Indeed, in many troubled neighborhoods, the source of problems can be traced to a landlord that is not acting responsibly. Property owners who fail to keep up their property, who refuse to screen prospective tenants, or who tolerate illegal behavior are seen as a neighborhood scourge.
That is why the current controversy over evictions of public housing tenants is so puzzling. The most recent case involved the eviction of a white family from a South Boston housing project because some members of the family were allegedly committing hate crimes.
A response to that eviction was an allegation that somehow white families were being treated more harshly than African-American or Hispanic families. This turns out not to be the case.
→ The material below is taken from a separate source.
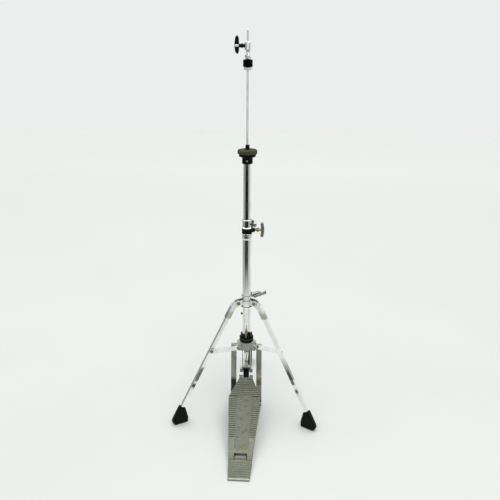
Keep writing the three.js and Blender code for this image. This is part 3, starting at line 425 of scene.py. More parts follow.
def turned(name, profile, sides=72, shape=None):
    """A profile of (radius, height) turned about Z. shape(radius, height, angle) may change a radius."""
    points, faces = [], []
    count = len(profile)
    for i in range(sides):
        angle = 2 * math.pi * i / sides
        for radius, height in profile:
            reach = radius if shape is None else shape(radius, height, angle)
            points.append((reach * math.cos(angle), reach * math.sin(angle), height))
    closed = profile[0][0] > 1e-6
    for i in range(sides):
        for j in range(count if closed else count - 1):
            after = (j + 1) % count
            across = (i + 1) % sides
            faces.append((i * count + j, across * count + j, across * count + after, i * count + after))
    return mesh_piece(name, points, faces)


def move(piece, *matrices):
    """Moves a piece's mesh by each matrix in turn."""
    for matrix in matrices:
        piece.data.transform(matrix)
    return piece


def to(point):
    return Matrix.Translation(point)


def turn(degrees, axis):
    return Matrix.Rotation(math.radians(degrees), 4, axis)


def aim(direction):
    """Turns +Z to a direction."""
    return Vector(direction).to_track_quat("Z", "Y").to_matrix().to_4x4()


def joined(name, *pieces):
    """One object of several, each still its own closed surface."""
    sum_mesh = bmesh.new()
    for piece in pieces:
        sum_mesh.from_mesh(piece.data)
    mesh = bpy.data.meshes.new(name)
    sum_mesh.to_mesh(mesh)
    sum_mesh.free()
    for piece in pieces:
        bpy.data.objects.remove(piece)
    return link(name, mesh)


def applied(piece):
    """The piece with its modifiers made part of its mesh."""
    graph = bpy.context.evaluated_depsgraph_get()
    mesh = bpy.data.meshes.new_from_object(piece.evaluated_get(graph))
    piece.modifiers.clear()
    piece.data = mesh
    return piece


def boolean(piece, operation, *tools):
    for tool in tools:
        modifier = piece.modifiers.new("cut", "BOOLEAN")
        modifier.operation = operation
        modifier.solver = "EXACT"
        modifier.object = tool
        applied(piece)
        bpy.data.objects.remove(tool)
    return piece


def cut(piece, *tools):
    return boolean(piece, "DIFFERENCE", *tools)


def bevelled(piece, width, segments=2, angle=35):
    modifier = piece.modifiers.new("bevel", "BEVEL")
    modifier.width = width
    modifier.segments = segments
    modifier.limit_method = "ANGLE"
    modifier.angle_limit = math.radians(angle)
    return applied(piece)


def block(name, low, high):
    corners = [(x, y, z) for x in (low[0], high[0]) for y in (low[1], high[1]) for z in (low[2], high[2])]
    faces = [(0, 1, 3, 2), (4, 6, 7, 5), (0, 4, 5, 1), (2, 3, 7, 6), (0, 2, 6, 4), (1, 5, 7, 3)]
    return mesh_piece(name, corners, faces)


def rod(name, radius, start, end, sides=24):
    way = Vector(end) - Vector(start)
    piece = turned(name, [(0, 0), (radius, 0), (radius, way.length), (0, way.length)], sides)
    return move(piece, aim(way), to(Vector(start)))


def lofted(name, loops):
    """A closed body through loops of points, each with as many points, with flat ends."""
    count = len(loops[0])
    points = [point for loop in loops for point in loop]
    faces = [tuple(range(count)), tuple(range((len(loops) - 1) * count, len(loops) * count))]
    for k in range(len(loops) - 1):
        for i in range(count):
            after = (i + 1) % count
            faces.append((k * count + i, k * count + after, (k + 1) * count + after, (k + 1) * count + i))
    return mesh_piece(name, points, faces)


def softened(name, node, voxel, passes):
    """A copy of a CAD node whose edges are rounded as a casting's or a moulding's are."""
    piece = link(name, nodes[node].data.copy())
    remesh = piece.modifiers.new("remesh", "REMESH")
    remesh.mode = "VOXEL"
    remesh.voxel_size = voxel
    smooth = piece.modifiers.new("smooth", "SMOOTH")
    smooth.factor = 0.5
    smooth.iterations = passes
    return applied(piece)


def smooth_group():
    """Shades a CAD node smooth except across sharp edges, as a modifier, so that its mesh stays as it is."""
    group = bpy.data.node_groups.new("smooth_by_angle", "GeometryNodeTree")
    group.interface.new_socket("Geometry", in_out="INPUT", socket_type="NodeSocketGeometry")
    group.interface.new_socket("Geometry", in_out="OUTPUT", socket_type="NodeSocketGeometry")
    start, end = group.nodes.new("NodeGroupInput"), group.nodes.new("NodeGroupOutput")
    faces = group.nodes.new("GeometryNodeSetShadeSmooth")
    edges = group.nodes.new("GeometryNodeSetShadeSmooth")
    edges.domain = "EDGE"
    angle, sharp = group.nodes.new("GeometryNodeInputMeshEdgeAngle"), group.nodes.new("FunctionNodeCompare")
    sharp.operation = "LESS_THAN"
    sharp.inputs[1].default_value = math.radians(32)
    group.links.new(start.outputs[0], faces.inputs[0])
    group.links.new(faces.outputs[0], edges.inputs[0])
    group.links.new(angle.outputs["Unsigned Angle"], sharp.inputs[0])
    group.links.new(sharp.outputs[0], edges.inputs["Shade Smooth"])
    group.links.new(edges.outputs[0], end.inputs[0])
    return group


SMOOTH = smooth_group()


def finish_cad_nodes():
    """Gives every CAD node that still shows its material and smooth shading, and those in EDGE_WIDTHS small
    rounded edges.
    """
    for name, node in nodes.items():
        if node.hide_render:
            continue
        node.data.materials.clear()
        node.data.materials.append(MATERIALS[SPECIAL_FINISH.get(name, slot_of_node[name])])
        if name in EDGE_WIDTHS:
            bevel = node.modifiers.new("edges", "BEVEL")
            bevel.width = EDGE_WIDTHS[name]
            bevel.segments = 2
            bevel.limit_method = "ANGLE"
            bevel.angle_limit = math.radians(40)
        node.modifiers.new("smooth", "NODES").node_group = SMOOTH


# ---------- tubes and rods ----------
def centred(piece):
    return move(piece, to(tube_foot))


def tube(name, node, wall):
    low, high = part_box(node)
    radius = (high.x - low.x) / 2
    edge = 0.4 * MM
    centred(turned(name, [
        (radius - wall, low.z), (radius - edge, low.z), (radius, low.z + edge),
        (radius, high.z - edge), (radius - edge, high.z), (radius - wall, high.z),
    ], 96))
    stand_in(name, node)


def thread(pitch, depth):
    """A shape for turned(): a screw thread."""
    def shape(radius, height, angle):
        return radius - depth * (0.5 + 0.5 * math.cos(2 * math.pi * height / pitch - angle))
    return shape


def knurl(count, depth, low, high):
    """A shape for turned(): flutes between two heights."""
    def shape(radius, height, angle):
        return radius - (depth * (0.5 + 0.5 * math.cos(count * angle)) if low < height < high else 0)
    return shape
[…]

All available evidence indicates that evictions have been meted out without regard to race.
The real objection revolves around a notion that the sins of one's children should not be visited on the entire family.
Wrong. They should be. It's what we demand of private landlords. It's what we should demand of public landlords as well.
There is a regrettable history of public housing that has seemed to treat poor tenants as second class citizens. The design of many developments itself sends out this message, with the complexes being built like bunkers that are closed in on themselves, making access to the surrounding neighborhood difficult. Many developments have their own police force, a signal that somehow those citizens are not deserving of the same police protections afforded all other citizens.
Even worse, however, was a history of tolerating behavior in public housing developments that simply would not have been tolerated elsewhere. The predictable result was that public housing developments became havens of crime, neighborhoods where people literally feared to walk outside. Tenants in public housing who were trying to make something more of themselves were deeply hurt; surrounding neighborhoods in turn shunned the developments.
Much of that is changing, thanks to initiatives at the state and federal level. These changes in the law required a new philosophy of public housing. It used to be that public housing was regarded as a right, as an entitlement. Today it's different: public housing is seen as a privilege. If the privilege is abused, it's lost.
It's really quite simple. All residents of Boston, subsidized or not, are entitled to decent homes and decent communities. Rather than decrying the eviction of families who are tearing down our neighborhoods, we should welcome it.